Does anyone have a source for this that isn't the press release? I'm struggling to find something more technical. The video talks about 95% efficiency but the press release says 90%.
Their website doesn't seem to have any real information either, just links to 2011 papers and a note that they work on wireless power transfer.
I assume there's more information somewhere, but I'm completely failing to find it. It's a shame it's not more common to at least link to in press releases (or on the video description).
Same here, but I did figure out that the technology is a development of the existing 'Plugless' [0] by Evatran Group, Inc., and found an Idaho N.L. report dated 2014 [1] "Test Results of the PLUGLESS™ Inductive Charging System from Evatran Group, Inc." which says:
"... Note that the maximum efficiency for this operation condition of a 100-mm gap at 3.3 kW is 88.8% at X = −90 mm and Y = −30 mm ..."
Which seems to indicate they've improved the efficiency for the heavy-duty system that Evatran, Oak Ridge, Clemson and partners are reporting on now.
Then I found [2] "Wireless Charging of Electric Vehicles" which is a July 2015 Oak Ridge N.L. project update that talks about Milestones and the Technical Accomplishments.
That search of energy.gov led me to another related project [3] "Technology Requirements and Evaluations for High Power Applications of Wireless Power Transfer" (on-going research into 100kW+).
And this [4] "High Efficiency, Low EMI and Positioning Tolerant Wireless Charging of EVs".
If I'm reading this right, most plug in systems currently are a third of the 20kW rating of this charger, but this wireless charger is 90% efficient. So the extra 2kW is just lost to heat? That's a lot of energy to lose - I'm not sure if the convenience is worth it when it still would be close to a half hour to charge the 10kWh battery they're testing on.
> If I'm reading this right, most plug in systems currently are a third of the 20kW rating of this charger, but this wireless charger is 90% efficient. So the extra 2kW is just lost to heat? That's a lot of energy to lose
I'm not sure where the 90% figure in the article comes from, the video says 95% (so that'd be down to 1KW). He also says it's "very close" to the onboard charger efficiency, but I don't know if that means 95% is close to 99.x% or if onboard chargers have other losses and maybe it's normal to lose (say) 4% with current setups.
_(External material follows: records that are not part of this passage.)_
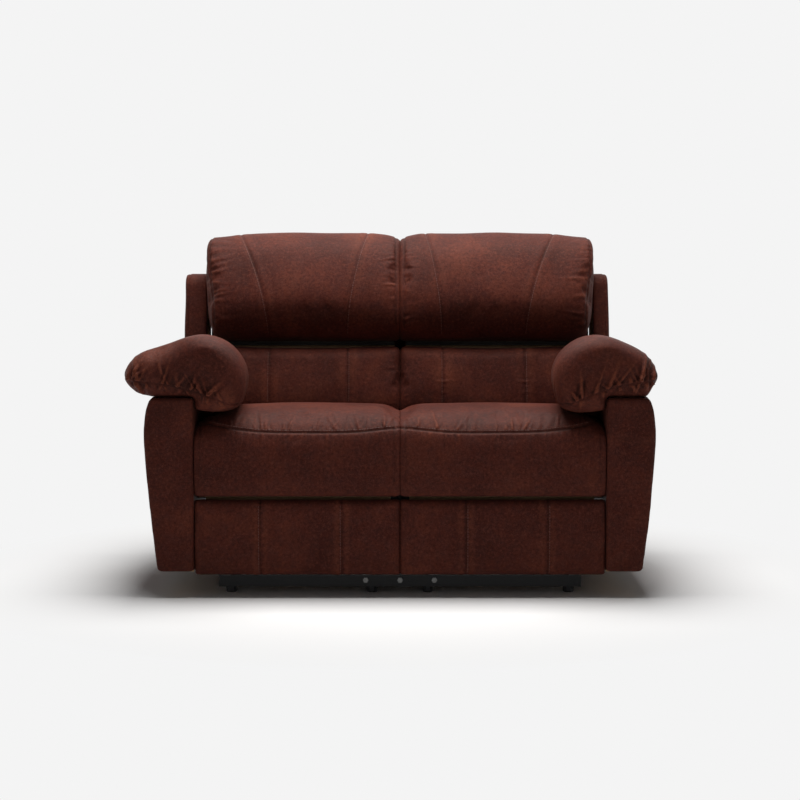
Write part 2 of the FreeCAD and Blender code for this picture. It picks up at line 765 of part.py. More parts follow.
def arm_panels():
    """Padded outer side with the hole for the handle cup, inner cover and rear cover."""
    front, rear = ARM_FRONT_DEPTH, ARM_REAR - ARM_REAR_COVER
    lining = arm_slab(front, rear, ARM_FOOT_X - PANEL_REACH, OUTER_PANEL_THICK)
    outer = arm_slab(front, rear, ARM_FOOT_X - PANEL_REACH, 0).cut(lining)
    outer = outer.cut(cup_prism(CUP_LENGTH / 2 - CUP_RIM + SOFT_GAP, -CUP_DEPTH, 20))
    outer = outer.cut(cup_prism(CUP_LENGTH / 2 + SOFT_GAP, 0, 20))
    inner = box(ARM_IN, ARM_IN + COVER_THICK, front, rear, ARM_FOOT, ARM_TOP)
    for y in ARM_BOLT_Y:
        inner = inner.cut(arm_bolt_hole(y))
    back = arm_slab(rear, ARM_REAR, ARM_IN, 0)
    return [outer, inner, back]


def arm_front():
    """Upholstered front of the arm, crowned by a bevel all round."""
    sections = [arm_profile(ARM_FRONT_DEPTH, ARM_IN, 0), arm_profile(0.0, ARM_IN, 0)]
    small = outline(
        at_y(-6.0),
        (ARM_IN + 6, ARM_FOOT + 5),
        (ARM_FOOT_X - 7, ARM_FOOT + 5),
        ((ARM_FOOT_X + 12, (ARM_FOOT + ARM_WIDE_Z) / 2), (ARM_WIDE_X - 7, ARM_WIDE_Z)),
        ((ARM_WIDE_X - 9, (ARM_WIDE_Z + ARM_TOP) / 2 + 10), (ARM_TOP_X - 7, ARM_TOP - 1)),
        (ARM_IN + 6, ARM_TOP - 1),
    )
    return loft(sections + [small])


def arm_bolts():
    grip = ARM_IN + COVER_THICK + INNER_BOARD - BAY_OUT
    return [hex_bolt(V(BAY_OUT, y, ARM_BOLT_Z), V(1, 0, 0), grip, BOLT_HEAD_RADIUS) for y in ARM_BOLT_Y]


def pad_place(y, share, back):
    """Shrinks the pillow about the arm's inner edge; back is 1 where it is narrowest and lowest."""
    floor = ARM_TOP + SOFT_GAP
    ledge = ARM_IN - SOFT_GAP
    inward = share * (1 - (1 - PAD_REAR_REACH) * back)
    upward = share * (1 - (1 - PAD_REAR_RISE) * back)

    def place(x, z):
        sideways = inward if x < ledge else share
        return V(ledge + sideways * (x - ledge), y, floor + upward * (z - floor))

    return place


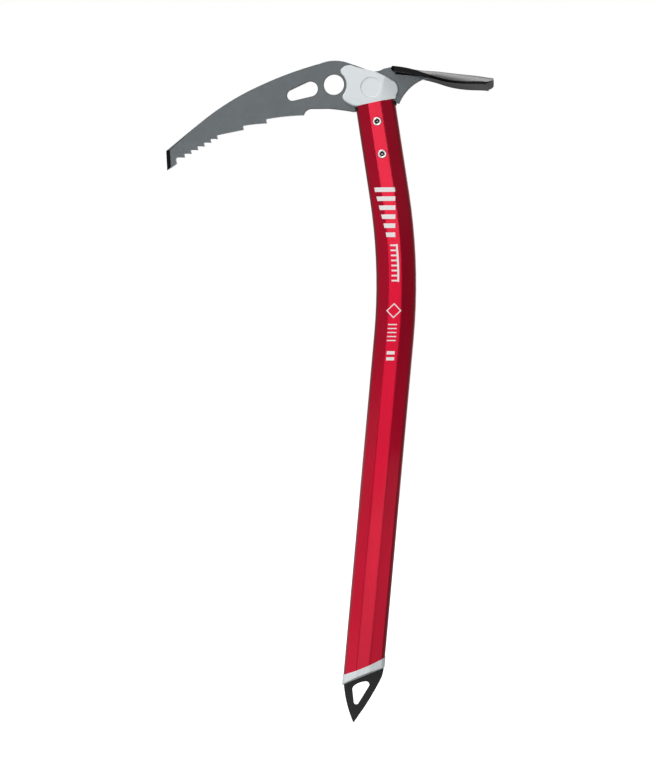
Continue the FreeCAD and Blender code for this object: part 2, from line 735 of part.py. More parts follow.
def make_cheek(side):
    """Plastic packing between the tang and the wall of the shaft, held by both rivets."""
    sign = -1 if side == "near" else 1
    body = new_body("tang_cheek_" + side, HEAD_END)
    sketch = new_sketch(body, body.Name + "_section", "XY_Plane", "cheek_top")
    (fx, fy), (sx, sy), _ = section_corners(cell("wall_thickness") + cell("fit_gap"))
    flat = cell("plate_thickness") / 2 + cell("cover_gap")
    wide = cell("tang_half_width")
    corners = [(-wide, flat), (wide, flat), (sx, sy), (fx, fy), (-fx, fy), (-sx, sy)]
    polygon(sketch, [(x, sign * y) for x, y in corners])
    extrude(body, "Pad", sketch, "cheek_length", reverse=True)
    # An ear on each side fills the notch in the shaft's wall.
    ears = new_sketch(body, body.Name + "_ears", "XY_Plane", "cheek_top")
    reach = cell("ear_reach")
    outside = cell("slot_width") / 2 - cell("fit_gap")
    corners = [(EAR_ROOT, flat), (reach, flat), (reach, flat + 1.0)]
    corners += [(wide + 0.5, outside), (EAR_ROOT, outside)]
    for end in (-1, 1):
        polygon(ears, [(end * x, sign * y) for x, y in corners])
    extrude(body, "Pad", ears, cell("cheek_top") - cell("ear_bottom"), reverse=True)
    rivet_holes(body)
    return body


def make_rivet(label, depth):
    """A semi-tubular rivet across the shaft, with a rolled flange and a short bore at both ends."""
    place = HEAD_END.multVec(FreeCAD.Vector(0, 0, -cell(depth)))
    body = new_body(label, leaning_frame(place.x, place.z, -cell("upper_lean")))
    sketch = new_sketch(body, label + "_profile", "XY_Plane")
    seat = cell("shaft_depth") / 2
    lip = seat + 0.7
    bore_end = lip - cell("rivet_bore_depth")
    bore = cell("rivet_bore_radius")
    flange = cell("rivet_flange_radius")

    # One end of the profile, from the bottom of its bore to the shank.
    profile_end = [(bore, bore_end), (bore + 0.15, lip), (bore + 0.75, seat + 1.0),
                   (flange, seat + 0.3), (flange, seat), (cell("rivet_radius"), seat)]
    bottom, mouth, crown, brim, under, shank = profile_end
    near = [(x, -y) for x, y in profile_end]
    steps = [[near[0]], [near[1]], near[2:4], [near[4]], [near[5]]]
    steps += [[shank], [under], [brim], [crown, mouth], [bottom], [(0.0, bore_end)], [(0.0, -bore_end)]]
    outline(sketch, (0.0, -bore_end), steps)
    doc.recompute()
    revolution = body.newObject("PartDesign::Revolution", label + "_turned")
    revolution.Profile = sketch
    revolution.ReferenceAxis = (sketch, ["V_Axis"])
    revolution.Angle = 360
    doc.recompute()
    return body


# Spike end, in the frame of the tube's lower end.

FERRULE_BLANK_START = -20.0
FERRULE_BLANK_LENGTH = 32.0
FERRULE_RIDGE = 2.2


def make_ferrule():
    """A moulded end: a rim as oblique as the shaft's end, and a plug that goes up inside the shaft."""
    body = new_body("spike_ferrule", SPIKE_END)
    ring = new_sketch(body, "ferrule_ring", "XY_Plane", FERRULE_BLANK_START)
    draw_section(ring, -cell("ferrule_overhang"), cell("facet_corner_radius"))
    extrude(body, "Pad", ring, FERRULE_BLANK_LENGTH)
    above = new_sketch(body, "ferrule_top_cut", "XZ_Plane")
    beside_end_cut(above, 40.0)
    cut_through(body, above)
    plug = new_sketch(body, "ferrule_plug", "XY_Plane", "-plug_start")
    draw_section(plug, cell("wall_thickness") + cell("fit_gap"))
    extrude(body, "Pad", plug, "plug_length")
    tilt = FreeCAD.Rotation(FreeCAD.Vector(1, 0, 0), -cell("end_cut_angle"))
    below = new_sketch(body, "ferrule_underside", "YZ_Plane", rotation=tilt)
    drop = -cell("ferrule_drop")
    edge = -cell("ferrule_edge_drop")
    ridge = FERRULE_RIDGE
    polygon(below, [(-12.0, edge), (-ridge, drop), (ridge, drop), (12.0, edge), (12.0, -40.0), (-12.0, -40.0)])
    cut_through(body, below)
    slot = new_sketch(body, "ferrule_slot", "XY_Plane", FERRULE_BLANK_START)
    wide = cell("spike_tang_half_width") + cell("hole_clearance")
    thick = cell("spike_thickness") / 2 + cell("hole_clearance")
    polygon(slot, [(-wide, -thick), (wide, -thick), (wide, thick), (-wide, thick)])
    slot_length = cell("spike_tang_length") + cell("tang_end_gap") - FERRULE_BLANK_START
    extrude(body, "Pocket", slot, slot_length, reverse=True)
    cross = new_sketch(body, "ferrule_pin_hole", "XZ_Plane")
    circle(cross, (0.0, "pin_height"), cell("pin_radius") + cell("pin_clearance"))
    cut_through(body, cross)
    return body


SPIKE_SHOULDER_X = -14.1


def make_spike():
    body = new_body("spike_plate", SPIKE_END)
    sketch = new_sketch(body, "spike_outline", "XZ_Plane")
    rise = math.tan(math.radians(cell("end_cut_angle")))
    drop = (cell("ferrule_drop") + cell("hole_clearance") / 2) / math.cos(math.radians(cell("end_cut_angle")))
    half = cell("spike_tang_half_width")
    top = cell("spike_tang_length")

    def on_seat(x):
        return x, x * rise - drop

    steps = [
        [(-10.7, -29.4), (-4.75, -43.0)],
        [(-4.2, -43.6), (-3.6, -42.9)],
        [(6.65, -24.4), (13.4, -9.2)],
        [(14.5, -5.0), on_seat(14.9)],
        [on_seat(half)],
        [(half, top)],
        [(-half, top)],
        [on_seat(-half)],
        [on_seat(SPIKE_SHOULDER_X)],
    ]
    outline(sketch, on_seat(SPIKE_SHOULDER_X), steps)
    extrude(body, "Pad", sketch, "spike_thickness", "Symmetric")
    eye = new_sketch(body, "spike_eye", "XZ_Plane")
    steps = [
        [(-5.6, -28.5)],
        [(-3.75, -30.3), (-1.8, -28.8)],
        [(4.8, -15.5)],
        [(4.85, -12.8), (2.4, -11.85)],
        [(-0.7, -12.6), (-3.4, -13.9), (-5.6, -15.5), (-6.9, -17.1), (-7.5, -19.0)],
    ]
    outline(eye, (-7.5, -19.0), steps)
    cut_through(body, eye)
    cross = new_sketch(body, "spike_pin_hole", "XZ_Plane")
    circle(cross, (0.0, "pin_height"), cell("pin_radius") + cell("pin_clearance"))
    cut_through(body, cross)
    return body


def make_pin():
    axle = doc.addObject("Part::Cylinder", "spike_pin")
    axle.Label = "spike_pin"
    bind(axle, "Radius", "pin_radius")
    bind(axle, "Height", "pin_length")
    start = SPIKE_END.multVec(FreeCAD.Vector(0, cell("pin_length") / 2, cell("pin_height")))
    axle.Placement = FreeCAD.Placement(start, FreeCAD.Rotation(FreeCAD.Vector(1, 0, 0), 90))
    doc.recompute()
    return axle


adze_blade = make_adze()
head_plate = make_head_plate(adze_blade)
pieces = [make_shaft_tube(), head_plate, adze_blade]
pieces += make_welds(adze_blade)
for side in ("near", "far"):
    pieces.append(make_cover(side))
    pieces.append(make_cheek(side))
pieces.append(make_rivet("upper_rivet", "upper_rivet_depth"))
pieces.append(make_rivet("lower_rivet", "lower_rivet_depth"))
pieces += [make_ferrule(), make_spike(), make_pin()]
doc.recompute()

for item in doc.Objects:
    if "Invalid" in item.State or "Error" in item.State:
        raise RuntimeError("%s did not recompute: %s" % (item.Label, item.State))
for piece in pieces:
    if piece.Shape.isNull() or not piece.Shape.isValid():
        raise RuntimeError(piece.Label + " has no valid shape")

os.makedirs("parts", exist_ok=True)
for piece in pieces:
    piece.Shape.exportStep(os.path.join("parts", piece.Label + ".step"))
    box = piece.Shape.BoundBox
    print("%-18s volume %9.1f  solids %d  X %7.1f..%7.1f  Y %6.1f..%6.1f  Z %7.1f..%7.1f" % (
        piece.Label, piece.Shape.Volume, len(piece.Shape.Solids),
        box.XMin, box.XMax, box.YMin, box.YMax, box.ZMin, box.ZMax))
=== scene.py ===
import json
import math

import bmesh
import bpy
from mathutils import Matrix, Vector


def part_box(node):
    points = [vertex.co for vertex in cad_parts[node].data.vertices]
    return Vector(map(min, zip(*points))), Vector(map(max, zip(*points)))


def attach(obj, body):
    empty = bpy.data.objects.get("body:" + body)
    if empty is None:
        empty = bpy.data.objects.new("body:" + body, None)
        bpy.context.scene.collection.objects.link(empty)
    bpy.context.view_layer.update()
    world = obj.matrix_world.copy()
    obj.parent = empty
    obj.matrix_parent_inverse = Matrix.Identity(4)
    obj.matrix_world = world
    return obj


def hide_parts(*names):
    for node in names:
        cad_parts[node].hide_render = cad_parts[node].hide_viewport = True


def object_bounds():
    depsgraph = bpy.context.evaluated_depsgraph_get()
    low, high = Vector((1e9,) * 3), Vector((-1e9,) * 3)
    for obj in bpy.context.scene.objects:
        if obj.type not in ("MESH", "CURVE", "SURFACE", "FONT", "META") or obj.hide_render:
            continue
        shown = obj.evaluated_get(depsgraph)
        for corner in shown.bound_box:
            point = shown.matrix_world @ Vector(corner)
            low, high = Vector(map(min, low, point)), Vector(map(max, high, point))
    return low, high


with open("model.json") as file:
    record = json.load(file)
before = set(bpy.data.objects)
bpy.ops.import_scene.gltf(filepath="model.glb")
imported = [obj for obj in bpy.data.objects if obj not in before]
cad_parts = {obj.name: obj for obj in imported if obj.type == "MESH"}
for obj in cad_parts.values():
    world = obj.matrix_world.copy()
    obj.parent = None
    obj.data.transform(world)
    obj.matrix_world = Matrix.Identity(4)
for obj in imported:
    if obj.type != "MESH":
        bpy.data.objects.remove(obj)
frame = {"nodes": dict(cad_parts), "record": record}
cad_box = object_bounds()
nodes = frame["nodes"]
scene = bpy.context.scene

# Camera: level, a little to the adze side, with its eye somewhat above the middle of the axe.
# The picture's centre lies lower than the eye, so the lens is shifted down and upright lines stay upright.

PICTURE_CENTRE = Vector((-0.0027, 0.0, -0.2330))
EYE_HEIGHT = -0.190
CAMERA_AZIMUTH = math.radians(6.0)
CAMERA_DISTANCE = 1.736
PICTURE_HEIGHT = 0.595

camera_data = bpy.data.cameras.new("camera")
camera_data.sensor_width = 36.0
camera_data.lens = camera_data.sensor_width * CAMERA_DISTANCE / PICTURE_HEIGHT
camera_data.shift_y = (PICTURE_CENTRE.z - EYE_HEIGHT) / PICTURE_HEIGHT
camera = bpy.data.objects.new("camera", camera_data)
backwards = Vector((math.sin(CAMERA_AZIMUTH), -math.cos(CAMERA_AZIMUTH), 0.0))
camera.location = PICTURE_CENTRE + backwards * CAMERA_DISTANCE
camera.location.z = EYE_HEIGHT
camera.rotation_euler = (-backwards).to_track_quat("-Z", "Y").to_euler()
scene.collection.objects.link(camera)
scene.camera = camera
scene.view_settings.view_transform = "Standard"


# Materials. Every pattern is placed by Object coordinates, which are metres in the row frame.

# Noise stays near a half. A ramp between either pair of ends spreads it over the whole range.
STRONG = (0.35, 0.65)
GENTLE = (0.3, 0.7)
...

> I'm not sure if the convenience is worth it when it still would be close to a half hour to charge the 10kWh battery they're testing on.
It depends a lot on the use case. If you're trying to replace having to plugin something overnight it's not really saving you much. But what if parking spaces had the chargers in? Or taxi-ranks? Busses are another good example where being able to reduce the required battery would be pretty good.
Edit - reducing the time it takes to charge your battery by reducing the human element required is good, but how useful it is depends on how long you want to charge for. Want to charge for half an hour? Not really saving much time there. Want to charge for 45 seconds here and there throughout the day? Now you're saving more time.
Wireless doesn't have to be the only way of charging, but it may be significantly better for some use cases.
I was thinking of this in the context of trickle-charging by embedding the technology in the road at well-known bottle-necks, traffic lights, and anywhere where there is predictable very slow-moving traffic, as well as in the obvious candidates such as car parks and parking bays.
For parking bays on public streets in residential areas where on-street parking is the only option it offers an option without needing to add a lot of additional pavement furniture (charging pods).
Right now the capital cost versus utilisation equation probably doesn't look rational, but in 15 years or so when a significant fraction of vehicles are electric or hybrid it could make a deal of sense.
Not sure if it'll ever happen but the current experiments with (solar) power-generating road surfaces combined with this and local energy storage could be interesting. Top up the storage batteries during light traffic; discharge the storage batteries and charge vehicles during peak traffic periods and overnight.
Their website doesn't seem to have any real information either, just links to 2011 papers and a note that they work on wireless power transfer.
I assume there's more information somewhere, but I'm completely failing to find it. It's a shame it's not more common to at least link to in press releases (or on the video description).